Other than their many arguments over his drinking and his lack of family material support, their sons never saw any indication that there was no love between them. Nor not a lot to show that they loved one another, either. The word love as has been said before in this story just didn’t get spoken in that house.
Although John never ever said so in so many words, but looking back now, it was apparent that he did respect his family. Although in the culture of the time, the word love was used sparingly. The boys were never told that they were loved, but there was never any doubt they belonged. That, in itself, too them anyway, was love.

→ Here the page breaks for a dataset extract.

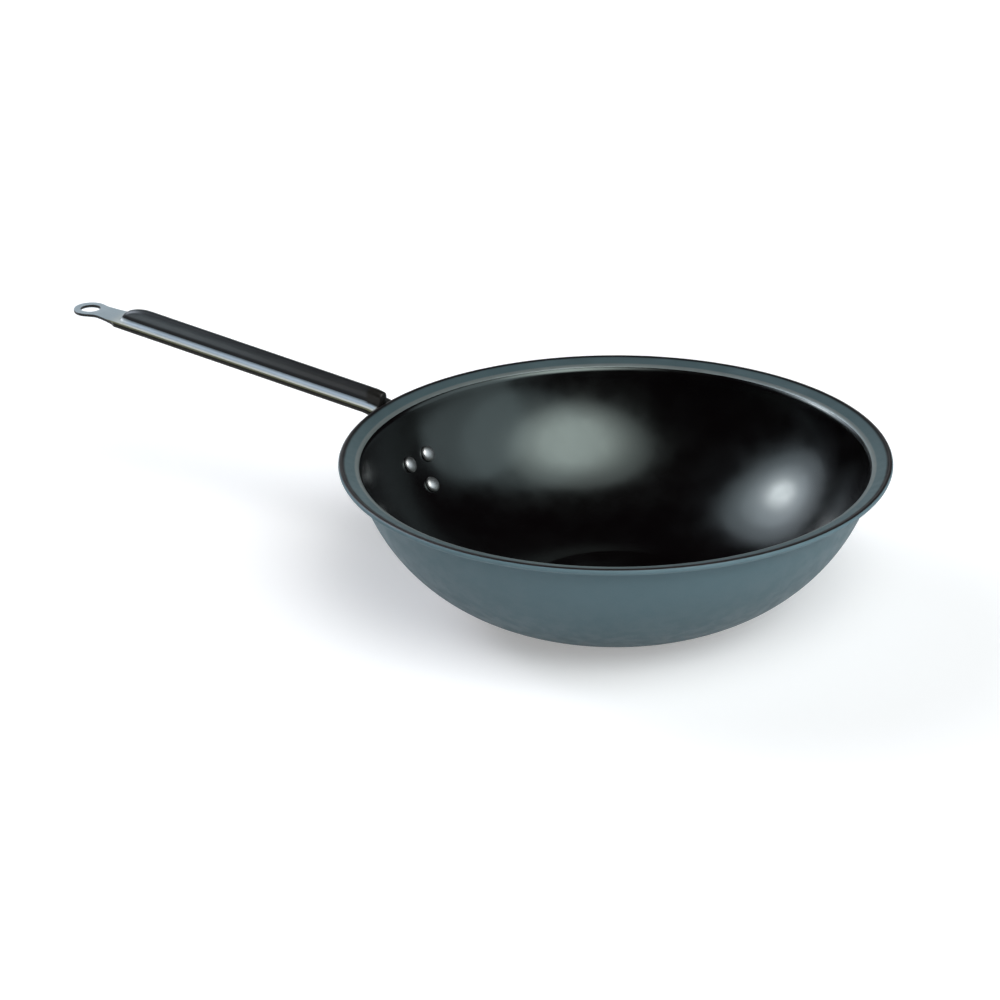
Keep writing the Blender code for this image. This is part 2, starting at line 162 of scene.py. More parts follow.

John did not alienate himself from his family because of erratic behavior. He harmed no one, in fact those who remembered him, the ones he associated with out in the country, did so in kindness. He left a widow and three sons who did not dislike him or have feelings of disrespect. Certain aspects of the way he lived his life transferred to them. Thus, there were continued attitudes of caring, and a concern for others’ feelings and putting things back where you found them. In fact, as grown men, all had warm memories of their lives at the lake. Raymond had more admiration for his father than did Harold and Jim, although it was Harold that made the picture of Esther standing next to John possible several years after the family separated
Later, one of the three – your author– took his father to task for not using his many skills to make life easier for their mother and the rest of the family. But all three showed signs of wanting to return to the Lake. Harold tried, but he chose to make the Air Force a career. You will read about that career later, if you haven’t already. The other two were anxious to return, especially one of them. Eventually, one of the two made it.
That one is writing the story about all of this. You must find time to read it.
You’ll be amazed at how many people were involved in how this story evolved, and the rolls they played, as that little lake’s shores reached out to them.
That is why your author added these words to its title:
“ A pat on the fanny, The Corsairs will come, a penny postcard, five ponies and the wiggle of a toe.”